There is only one foolish note in all this rapid sketch of Springtime of the Arts, and that is where Mr. Wells has the folly to say of Shakespeare that he was " happily" without the Classics. It is an idea which obsesses our author. Because gentlemen are trained in the Classics, therefore, he cannot believe that the Classics have any value.
But Mr. Wells, in spite of his violent antipathy to culture, is right by power of vivid imagination and original use of brain in many points where his fellow popular writers are wrong. For instance, he does not make out Francis Bacon to have invented a new philosophical method. He knows that printing was of gradual development (though he hardly understands what ill effect it had upon the mind as well as what good), he is original and interesting on the effect of the coming of paper into general use — though naturally materialist in his exaggerated judgement of its effect.
I could quote a dozen little touches of the sort, in all of which he is to be congratulated.
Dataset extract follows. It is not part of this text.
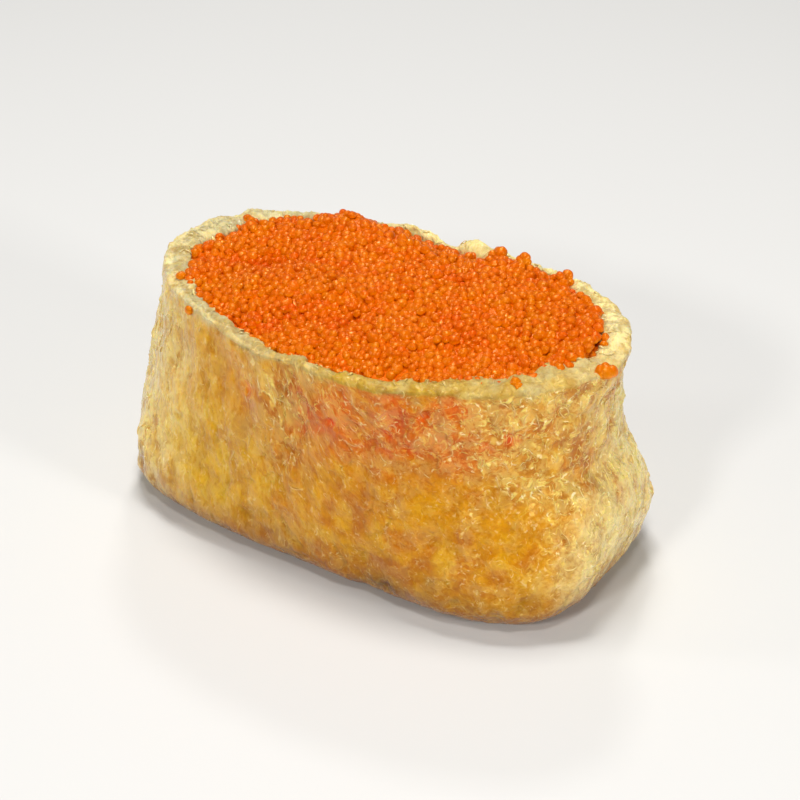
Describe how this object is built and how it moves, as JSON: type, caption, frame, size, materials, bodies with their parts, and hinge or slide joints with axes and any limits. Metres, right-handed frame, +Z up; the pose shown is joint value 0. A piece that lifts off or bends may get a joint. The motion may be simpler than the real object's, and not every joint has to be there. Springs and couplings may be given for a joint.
{
  "type": "inari sushi",
  "caption": "Oval open-topped pouch of fried tofu skin filled to a low heap with orange fish roe, standing on its flat base.",
  "frame": {"origin": "middle of the footprint, on the surface the sushi stands on", "axes": "+Z up, +X along the length towards the end that bulges low down, -Y towards the front"},
  "size_m": [0.0712, 0.0392, 0.0352],
  "materials": {
    "fried_tofu": "moist, spongy and wrinkled, amber with pale cream edges",
    "fish_roe": "glossy, translucent orange beads"
  },
  "bodies": {
    "root": {"tofu_pouch": "fried_tofu", "roe_filling": "fish_roe"}
  },
  "joints": []
}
They do not make up for the lack of acquaintance with the main matter of his discourse, and that lack of acquaintance is not to be remedied by any amount of reading. It is not lack of scholarship; it is lack of appreciation and judgement. He knows no more of the Catholic Church, which made Europe and still sustains Europe in its peril, than he does of the other things which infuriate him, such as the Gentleman.
I may sum up by saying that the
whole of this attitude towards the Catholic Church, and even towards the
religious sense as a whole, reminds me of an incident in my own life. A
certain commercial traveller in the town of Lichfleld confided to me his
conviction that "all this talk about wine is great rot. One wine
is much the same as another, and, anyhow, it’s all sour, nasty stuff, as
everybody would admit if people weren’t afraid of their neighbours."